The distinction between Theory C and Catt’s theories.

Ivor Catt  17 August 2016

“In other words the standard textbook theory that a capacitor produces an exponential decay of current is not observed in the Wakefield experiments and that the experiments do produce results that confirm the Theory C of Ivor Catt.


I have been inconsistent in the past. My objective is to make the words implied by “Theory C” very limited, as follows;


Theory C. When a battery is connected to a resistor/lamp by two wires and the lamp lights, electric current is not involved.



This limits it to being in the sequence Theory N, Theory H, Theory C.


Heaviside failed to notice that with his “We reverse this .... ”, electric current dropped out of the Theory N sequence, which is Battery – current – field – lamp lights.


Theory H is the sequence; Battery – field – lamp lights.   As a peripheral effect, field causes current. This is not involved in lighting the lamp.


Theory C just says; Battery – field – lamp lights. It is not interested in current, and makes no assertions about it, whether it exists or not.

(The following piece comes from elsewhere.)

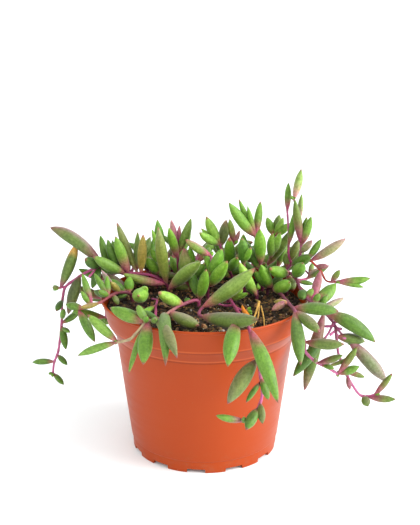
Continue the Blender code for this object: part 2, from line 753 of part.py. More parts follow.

As contrasted with Theory C, Catt may have theories including the assertion that electric current or electric charge does not exist. But they would be Catt theories, not Theory C. The key point is that Heaviside failed to notice that electric current had no role in lighting a lamp. Whether it existed was another matter. He failed to make the obvious transition from Theory H to Theory C.  In Heaviside's magnificent, regal statement, "We reverse this." In his Electrical Papers, vol. 1, 1892, page 438, Heaviside wrote;

Now, in Maxwell's theory there is the potential energy of the displacement produced in the dielectric parts by the electric force, and there is the kinetic or magnetic energy of the magnetic force in all parts of the field, including the conducting parts. They are supposed to be set up by the current in the wire [Theory N]. We reverse this; the current in the wire is set up by the energy transmitted through the medium around it [Theory H]….  1 , 2

By the way, is there such a thing as an electric current? Not that it is intended to cast any doubt upon the existence of a phenomenon so called; but is it a current – that is, something moving through a wire – Oliver Heaviside, “Electrical Papers”, vol. 1, page 434, 1892.